Quantifying Impact: Key Environmental Indicators
LCA translates physical data—kilograms of concrete, kilowatt-hours of electricity, liters of water—into measurable environmental effects. A Whole Building LCA typically evaluates a suite of indicators, with the most common being:
- Global Warming Potential (GWP): Measured in kilograms of equivalent (), this is the most tracked metric, representing the building's contribution to climate change. It encompasses carbon emissions from fossil fuel combustion and process emissions, like those from cement production.
- Embodied vs. Operational Carbon: This is a crucial distinction. Embodied carbon refers to the GWP associated with all stages except the operational energy use (B6). It's locked into the materials and construction process. Operational carbon is the GWP from energy consumption during the use phase. As buildings become more energy-efficient, the relative proportion of embodied carbon in their total life cycle impact increases, making its careful management essential.
- Other Core Indicators: A comprehensive assessment also examines:
- Primary Energy Demand: The total non-renewable and renewable energy consumed, often broken down by source.
- Acidification Potential: Impacts leading to soil and water acidification.
- Eutrophication Potential: Impacts leading to excessive nutrients in water bodies.
- Ozone Depletion Potential.
- Water Consumption: The depletion of fresh water resources across the life cycle.
Applying LCA to Inform Sustainable Design Decisions
The true power of LCA lies in its application as a comparative, decision-support tool during the design process. It moves sustainability from a qualitative concept to a quantitative, optimized parameter. Key applications include:
- Material and Assembly Comparison: LCA allows you to compare the full life-cycle impact of different design options. Should you use a cross-laminated timber (CLT) structural system or a reinforced concrete one? LCA can model both, revealing trade-offs between, for example, the carbon sequestration of wood and the durability of concrete. This analysis helps select low-impact materials and high-performance building envelopes.
- Optimizing for Longevity and Resilience: LCA incentivizes designs that are durable, adaptable, and easy to maintain. Specifying a higher-quality, longer-lasting roofing material may have a higher initial impact (Stage A) but can avoid multiple replacement impacts (Stage B4) over 50 years, yielding a lower total life cycle impact. This aligns design with circular economy principles.
- Meeting Codes and Achieving Certification: Building codes and green rating systems are increasingly incorporating mandatory or incentivized LCA. For instance, the LEED v4.1 Building Design and Construction rating system offers a credit for conducting a whole-building LCA that demonstrates a reduction in global warming potential compared to a baseline building. Understanding LCA is now directly linked to regulatory compliance and market recognition.
Common Pitfalls
Even with a robust methodology, several common mistakes can undermine the value of an LCA.

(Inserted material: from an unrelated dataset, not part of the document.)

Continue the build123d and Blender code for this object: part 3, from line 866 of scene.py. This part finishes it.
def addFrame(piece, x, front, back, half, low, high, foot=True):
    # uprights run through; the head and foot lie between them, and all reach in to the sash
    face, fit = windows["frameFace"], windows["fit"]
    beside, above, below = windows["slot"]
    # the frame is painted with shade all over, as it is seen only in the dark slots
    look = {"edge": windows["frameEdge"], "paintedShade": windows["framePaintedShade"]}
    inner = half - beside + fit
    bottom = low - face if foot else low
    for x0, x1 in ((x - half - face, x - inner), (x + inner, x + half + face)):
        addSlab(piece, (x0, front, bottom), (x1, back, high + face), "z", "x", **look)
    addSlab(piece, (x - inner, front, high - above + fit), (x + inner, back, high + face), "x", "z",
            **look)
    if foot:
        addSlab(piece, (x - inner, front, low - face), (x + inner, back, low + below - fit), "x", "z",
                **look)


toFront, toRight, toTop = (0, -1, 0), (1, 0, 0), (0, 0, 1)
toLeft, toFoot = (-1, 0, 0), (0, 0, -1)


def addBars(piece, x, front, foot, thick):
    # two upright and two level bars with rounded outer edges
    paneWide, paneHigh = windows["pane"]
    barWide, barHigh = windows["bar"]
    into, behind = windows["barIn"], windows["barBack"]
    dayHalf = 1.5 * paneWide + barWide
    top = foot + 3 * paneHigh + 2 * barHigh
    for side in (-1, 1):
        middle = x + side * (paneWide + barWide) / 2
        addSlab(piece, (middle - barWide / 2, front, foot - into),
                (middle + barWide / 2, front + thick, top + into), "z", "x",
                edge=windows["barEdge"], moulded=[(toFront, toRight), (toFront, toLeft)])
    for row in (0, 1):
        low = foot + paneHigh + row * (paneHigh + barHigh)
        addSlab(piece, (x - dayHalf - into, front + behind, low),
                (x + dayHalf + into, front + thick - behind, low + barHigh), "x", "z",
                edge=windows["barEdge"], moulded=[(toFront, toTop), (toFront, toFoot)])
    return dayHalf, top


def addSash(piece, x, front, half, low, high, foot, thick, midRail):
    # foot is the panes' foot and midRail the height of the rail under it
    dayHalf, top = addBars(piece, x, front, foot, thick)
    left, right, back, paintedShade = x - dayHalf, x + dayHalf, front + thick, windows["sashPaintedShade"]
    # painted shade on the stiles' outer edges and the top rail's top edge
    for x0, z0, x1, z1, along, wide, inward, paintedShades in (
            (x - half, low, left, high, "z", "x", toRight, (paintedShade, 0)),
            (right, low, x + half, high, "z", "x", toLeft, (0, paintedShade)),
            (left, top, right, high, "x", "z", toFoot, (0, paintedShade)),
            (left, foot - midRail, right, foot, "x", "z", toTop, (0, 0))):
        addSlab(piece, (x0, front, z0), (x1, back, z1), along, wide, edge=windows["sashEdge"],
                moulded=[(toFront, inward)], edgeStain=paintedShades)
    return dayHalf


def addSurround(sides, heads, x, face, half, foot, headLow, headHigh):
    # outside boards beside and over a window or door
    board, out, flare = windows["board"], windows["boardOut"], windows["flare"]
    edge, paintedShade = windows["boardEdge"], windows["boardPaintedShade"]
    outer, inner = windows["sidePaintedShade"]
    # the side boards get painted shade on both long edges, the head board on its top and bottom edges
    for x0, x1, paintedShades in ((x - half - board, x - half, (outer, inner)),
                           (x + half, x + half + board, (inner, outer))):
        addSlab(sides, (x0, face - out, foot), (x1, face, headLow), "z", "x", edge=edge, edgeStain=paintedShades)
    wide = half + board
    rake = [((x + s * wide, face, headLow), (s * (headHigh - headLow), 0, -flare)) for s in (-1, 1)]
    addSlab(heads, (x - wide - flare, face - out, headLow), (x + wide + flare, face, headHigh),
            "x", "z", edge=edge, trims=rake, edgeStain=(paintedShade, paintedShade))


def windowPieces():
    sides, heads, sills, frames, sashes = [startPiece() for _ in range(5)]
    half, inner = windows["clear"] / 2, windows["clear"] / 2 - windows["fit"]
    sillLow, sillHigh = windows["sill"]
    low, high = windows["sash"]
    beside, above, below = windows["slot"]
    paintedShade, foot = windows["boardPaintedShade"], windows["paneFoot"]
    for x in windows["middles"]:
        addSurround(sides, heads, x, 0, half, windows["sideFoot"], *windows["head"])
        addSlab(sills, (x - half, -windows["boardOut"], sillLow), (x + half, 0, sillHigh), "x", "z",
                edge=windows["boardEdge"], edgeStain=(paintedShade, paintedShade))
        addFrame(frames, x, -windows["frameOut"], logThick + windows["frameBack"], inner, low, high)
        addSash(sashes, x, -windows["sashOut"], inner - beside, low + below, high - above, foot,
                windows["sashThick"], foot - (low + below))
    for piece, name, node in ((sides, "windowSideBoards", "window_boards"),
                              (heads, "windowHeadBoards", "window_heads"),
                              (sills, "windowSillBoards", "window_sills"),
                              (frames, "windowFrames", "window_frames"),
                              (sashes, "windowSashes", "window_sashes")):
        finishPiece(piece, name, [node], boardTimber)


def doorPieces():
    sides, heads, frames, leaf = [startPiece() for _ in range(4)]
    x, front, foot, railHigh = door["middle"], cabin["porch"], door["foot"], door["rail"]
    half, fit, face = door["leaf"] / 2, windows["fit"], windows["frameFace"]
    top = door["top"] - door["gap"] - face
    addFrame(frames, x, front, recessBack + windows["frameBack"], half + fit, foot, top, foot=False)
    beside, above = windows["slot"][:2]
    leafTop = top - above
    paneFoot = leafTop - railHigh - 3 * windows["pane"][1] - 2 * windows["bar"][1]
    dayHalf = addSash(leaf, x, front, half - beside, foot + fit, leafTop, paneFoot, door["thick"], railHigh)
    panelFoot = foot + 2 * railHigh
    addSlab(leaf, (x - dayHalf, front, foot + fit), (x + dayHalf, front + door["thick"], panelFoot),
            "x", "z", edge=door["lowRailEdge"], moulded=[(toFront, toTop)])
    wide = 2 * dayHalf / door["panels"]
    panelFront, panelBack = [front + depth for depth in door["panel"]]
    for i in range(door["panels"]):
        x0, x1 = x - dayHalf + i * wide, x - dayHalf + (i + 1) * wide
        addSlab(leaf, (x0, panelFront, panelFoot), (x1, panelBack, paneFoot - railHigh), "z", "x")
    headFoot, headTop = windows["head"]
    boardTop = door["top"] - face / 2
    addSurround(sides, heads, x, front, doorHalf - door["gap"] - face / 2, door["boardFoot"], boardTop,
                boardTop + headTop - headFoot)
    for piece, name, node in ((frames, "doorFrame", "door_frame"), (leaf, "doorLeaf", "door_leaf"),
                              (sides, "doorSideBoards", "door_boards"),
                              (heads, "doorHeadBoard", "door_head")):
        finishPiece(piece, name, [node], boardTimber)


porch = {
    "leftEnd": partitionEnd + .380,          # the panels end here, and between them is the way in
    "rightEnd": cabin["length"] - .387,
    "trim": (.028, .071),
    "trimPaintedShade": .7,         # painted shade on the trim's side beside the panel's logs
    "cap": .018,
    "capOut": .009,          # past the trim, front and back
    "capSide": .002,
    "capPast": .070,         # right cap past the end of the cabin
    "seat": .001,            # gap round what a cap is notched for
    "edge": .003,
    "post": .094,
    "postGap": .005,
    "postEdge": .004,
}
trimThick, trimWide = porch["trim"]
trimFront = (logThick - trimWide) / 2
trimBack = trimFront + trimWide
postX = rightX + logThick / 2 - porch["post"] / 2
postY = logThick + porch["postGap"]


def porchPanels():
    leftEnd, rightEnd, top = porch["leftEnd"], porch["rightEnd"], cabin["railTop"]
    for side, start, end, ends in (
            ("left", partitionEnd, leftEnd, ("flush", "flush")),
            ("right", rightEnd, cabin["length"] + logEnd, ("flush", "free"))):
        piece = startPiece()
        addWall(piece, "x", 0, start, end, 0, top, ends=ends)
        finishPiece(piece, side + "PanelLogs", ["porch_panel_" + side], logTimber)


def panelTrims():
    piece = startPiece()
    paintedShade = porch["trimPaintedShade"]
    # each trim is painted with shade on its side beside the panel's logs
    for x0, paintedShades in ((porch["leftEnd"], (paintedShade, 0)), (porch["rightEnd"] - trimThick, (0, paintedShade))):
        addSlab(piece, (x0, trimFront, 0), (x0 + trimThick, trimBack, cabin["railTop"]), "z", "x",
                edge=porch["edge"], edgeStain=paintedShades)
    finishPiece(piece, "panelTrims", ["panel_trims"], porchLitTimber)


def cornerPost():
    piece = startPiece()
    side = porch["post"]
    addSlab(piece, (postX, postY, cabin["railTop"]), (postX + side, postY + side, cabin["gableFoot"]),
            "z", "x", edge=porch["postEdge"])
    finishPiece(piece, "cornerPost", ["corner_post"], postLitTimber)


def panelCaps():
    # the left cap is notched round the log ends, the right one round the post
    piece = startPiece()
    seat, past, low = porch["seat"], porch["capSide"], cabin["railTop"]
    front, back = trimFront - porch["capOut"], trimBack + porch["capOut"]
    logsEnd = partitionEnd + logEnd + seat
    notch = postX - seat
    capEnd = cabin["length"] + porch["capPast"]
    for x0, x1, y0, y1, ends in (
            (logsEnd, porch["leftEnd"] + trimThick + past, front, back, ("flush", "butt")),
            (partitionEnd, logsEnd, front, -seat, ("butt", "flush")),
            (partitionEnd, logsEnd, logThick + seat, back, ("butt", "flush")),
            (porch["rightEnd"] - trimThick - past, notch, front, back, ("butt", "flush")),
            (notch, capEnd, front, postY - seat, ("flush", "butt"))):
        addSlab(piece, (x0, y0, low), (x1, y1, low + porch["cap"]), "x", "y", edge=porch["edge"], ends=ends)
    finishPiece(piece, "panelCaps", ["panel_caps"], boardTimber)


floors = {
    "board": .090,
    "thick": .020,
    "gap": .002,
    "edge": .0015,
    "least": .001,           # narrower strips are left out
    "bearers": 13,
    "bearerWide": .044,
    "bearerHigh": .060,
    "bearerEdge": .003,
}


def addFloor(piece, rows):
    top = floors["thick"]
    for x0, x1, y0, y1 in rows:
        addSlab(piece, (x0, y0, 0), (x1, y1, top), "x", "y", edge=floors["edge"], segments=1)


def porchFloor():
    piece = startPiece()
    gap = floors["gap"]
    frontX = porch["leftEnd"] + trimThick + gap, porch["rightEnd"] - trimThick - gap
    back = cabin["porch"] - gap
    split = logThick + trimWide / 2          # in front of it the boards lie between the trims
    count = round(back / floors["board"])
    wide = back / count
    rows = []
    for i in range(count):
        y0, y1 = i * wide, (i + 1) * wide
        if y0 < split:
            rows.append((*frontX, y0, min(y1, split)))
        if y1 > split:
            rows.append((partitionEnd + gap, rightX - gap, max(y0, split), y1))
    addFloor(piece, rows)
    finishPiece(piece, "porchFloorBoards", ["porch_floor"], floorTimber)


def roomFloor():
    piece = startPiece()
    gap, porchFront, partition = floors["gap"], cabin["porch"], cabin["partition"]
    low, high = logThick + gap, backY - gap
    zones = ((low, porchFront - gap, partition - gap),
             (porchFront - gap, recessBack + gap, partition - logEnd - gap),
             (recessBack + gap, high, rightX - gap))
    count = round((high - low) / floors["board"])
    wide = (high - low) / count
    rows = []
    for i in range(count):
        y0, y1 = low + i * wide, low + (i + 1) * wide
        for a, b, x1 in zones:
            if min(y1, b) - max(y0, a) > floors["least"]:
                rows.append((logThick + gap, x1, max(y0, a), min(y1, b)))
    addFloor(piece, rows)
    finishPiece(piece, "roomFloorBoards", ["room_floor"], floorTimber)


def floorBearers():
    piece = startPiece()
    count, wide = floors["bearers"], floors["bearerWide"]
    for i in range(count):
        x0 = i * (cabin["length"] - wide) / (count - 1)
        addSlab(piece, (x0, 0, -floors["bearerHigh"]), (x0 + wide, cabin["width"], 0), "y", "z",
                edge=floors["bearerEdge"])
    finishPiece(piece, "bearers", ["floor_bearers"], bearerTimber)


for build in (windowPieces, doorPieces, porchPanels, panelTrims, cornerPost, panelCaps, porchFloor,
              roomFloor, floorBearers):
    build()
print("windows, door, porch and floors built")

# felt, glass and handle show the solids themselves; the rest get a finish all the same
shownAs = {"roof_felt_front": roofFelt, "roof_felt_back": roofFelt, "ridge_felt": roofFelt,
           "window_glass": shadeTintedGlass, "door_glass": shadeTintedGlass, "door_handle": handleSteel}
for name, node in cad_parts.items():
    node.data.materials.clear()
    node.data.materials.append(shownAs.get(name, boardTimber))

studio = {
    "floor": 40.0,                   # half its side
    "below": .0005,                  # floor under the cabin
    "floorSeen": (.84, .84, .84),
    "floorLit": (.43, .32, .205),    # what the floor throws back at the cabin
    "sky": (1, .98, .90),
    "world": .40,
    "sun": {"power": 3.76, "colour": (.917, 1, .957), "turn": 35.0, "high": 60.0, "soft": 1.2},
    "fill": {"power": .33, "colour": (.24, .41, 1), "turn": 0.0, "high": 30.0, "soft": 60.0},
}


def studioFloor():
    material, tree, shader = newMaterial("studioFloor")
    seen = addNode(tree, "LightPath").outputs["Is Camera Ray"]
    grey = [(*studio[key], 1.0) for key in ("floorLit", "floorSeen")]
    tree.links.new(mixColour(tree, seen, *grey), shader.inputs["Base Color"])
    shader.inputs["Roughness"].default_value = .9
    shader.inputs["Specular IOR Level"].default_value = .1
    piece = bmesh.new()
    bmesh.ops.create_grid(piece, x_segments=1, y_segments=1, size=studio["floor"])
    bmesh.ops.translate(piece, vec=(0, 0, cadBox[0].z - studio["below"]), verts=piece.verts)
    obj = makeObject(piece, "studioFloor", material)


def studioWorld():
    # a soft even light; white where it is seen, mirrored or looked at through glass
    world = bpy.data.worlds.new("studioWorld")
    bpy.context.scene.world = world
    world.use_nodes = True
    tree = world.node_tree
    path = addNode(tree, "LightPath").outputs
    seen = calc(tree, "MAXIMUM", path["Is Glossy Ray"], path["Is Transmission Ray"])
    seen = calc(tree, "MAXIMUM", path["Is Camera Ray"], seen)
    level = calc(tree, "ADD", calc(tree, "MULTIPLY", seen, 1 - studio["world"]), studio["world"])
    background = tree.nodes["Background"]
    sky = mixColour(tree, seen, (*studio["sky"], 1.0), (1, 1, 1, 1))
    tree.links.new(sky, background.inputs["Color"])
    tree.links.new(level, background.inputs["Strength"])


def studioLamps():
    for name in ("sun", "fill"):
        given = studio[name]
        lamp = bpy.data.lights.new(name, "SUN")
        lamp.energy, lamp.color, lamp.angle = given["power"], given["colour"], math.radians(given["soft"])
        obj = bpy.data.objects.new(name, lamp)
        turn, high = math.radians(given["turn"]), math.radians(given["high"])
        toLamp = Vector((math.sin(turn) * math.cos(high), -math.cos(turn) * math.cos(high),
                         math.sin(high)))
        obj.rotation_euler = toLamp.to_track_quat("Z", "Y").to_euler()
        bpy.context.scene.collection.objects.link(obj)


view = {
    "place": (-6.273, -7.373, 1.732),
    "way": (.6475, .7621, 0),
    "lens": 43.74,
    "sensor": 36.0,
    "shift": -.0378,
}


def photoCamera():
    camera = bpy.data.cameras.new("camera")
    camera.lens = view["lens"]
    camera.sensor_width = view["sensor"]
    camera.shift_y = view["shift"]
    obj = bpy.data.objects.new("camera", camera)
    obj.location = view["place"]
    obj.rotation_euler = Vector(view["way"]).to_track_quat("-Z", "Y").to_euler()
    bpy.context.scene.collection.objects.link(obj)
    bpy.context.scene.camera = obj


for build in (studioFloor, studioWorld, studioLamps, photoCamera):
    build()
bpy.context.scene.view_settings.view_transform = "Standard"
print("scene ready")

- Neglecting the Use and End-of-Life Stages (Focusing Only on Embodied Carbon): While embodied carbon is critical, fixating solely on Stages A1-A5 creates a blind spot. A building with low embodied carbon but extremely high operational energy use is not sustainable. Similarly, ignoring End-of-Life (Stage C) misses the opportunity to design for future material recovery and avoid landfill impacts. Always conduct a full, cradle-to-grave assessment.

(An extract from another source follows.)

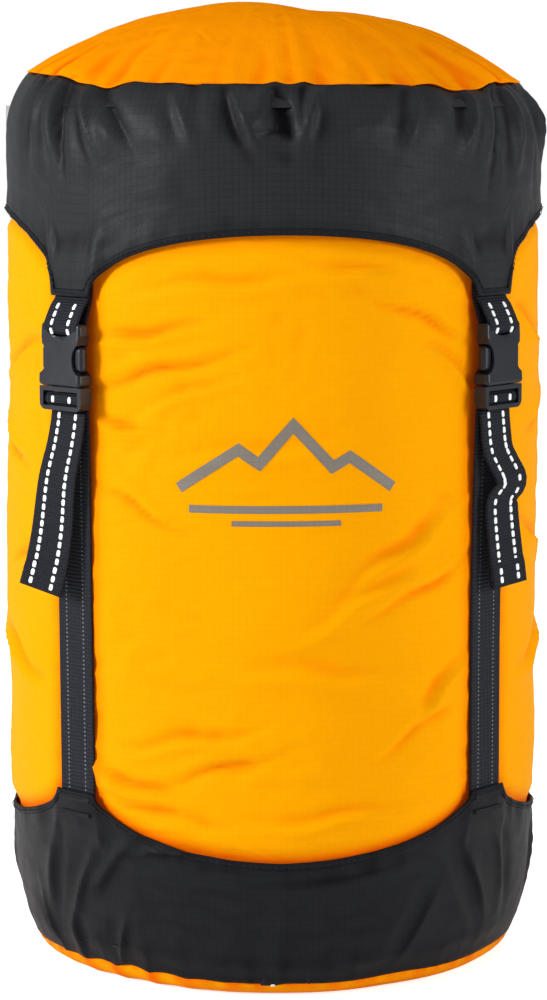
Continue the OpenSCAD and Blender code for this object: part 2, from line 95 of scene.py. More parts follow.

- Using Incomplete or Non-Representative Data: The accuracy of an LCA is entirely dependent on the quality of its underlying data. Using generic data for a highly specific material, or regional average energy grid data for a site with unique renewable energy potential, will produce misleading results. Prioritize project-specific data and use regionally representative, third-party verified Environmental Product Declarations (EPDs) for materials whenever possible.
- Failing to Define a Clear Functional Equivalent for Comparisons: You cannot fairly compare a 50-year design life to a 100-year design life without normalization. All design options in a comparative LCA must be evaluated against the same functional equivalent—the same performance, durability, and service life. If one wall assembly requires repainting every 5 years and another every 20 years, the maintenance impacts must be included over the same study period (e.g., 60 years) for the comparison to be valid.
Summary
- Life Cycle Assessment (LCA) is the comprehensive method for quantifying a building's environmental impacts—from material extraction through demolition—transforming subjective green claims into objective, data-driven analysis.
- A building's life is divided into phases: Product (A1-A3), Construction (A4-A5), Use (B1-B7), and End-of-Life (C1-C4). Impacts like embodied carbon (from materials and construction) and operational carbon (from energy use) are calculated across all phases.
- Key metrics include Global Warming Potential (GWP), primary energy demand, and water consumption, which allow for the comparison of different design strategies and material choices on a level playing field.
- Whole Building LCA is a powerful decision-making tool used to select low-impact materials, optimize for durability, and comply with increasingly stringent sustainability codes and green building certification programs like LEED.
- To ensure credibility, avoid common pitfalls such as excluding use or end-of-life phases, using poor-quality data, and comparing design options without ensuring they meet the same performance and longevity standards.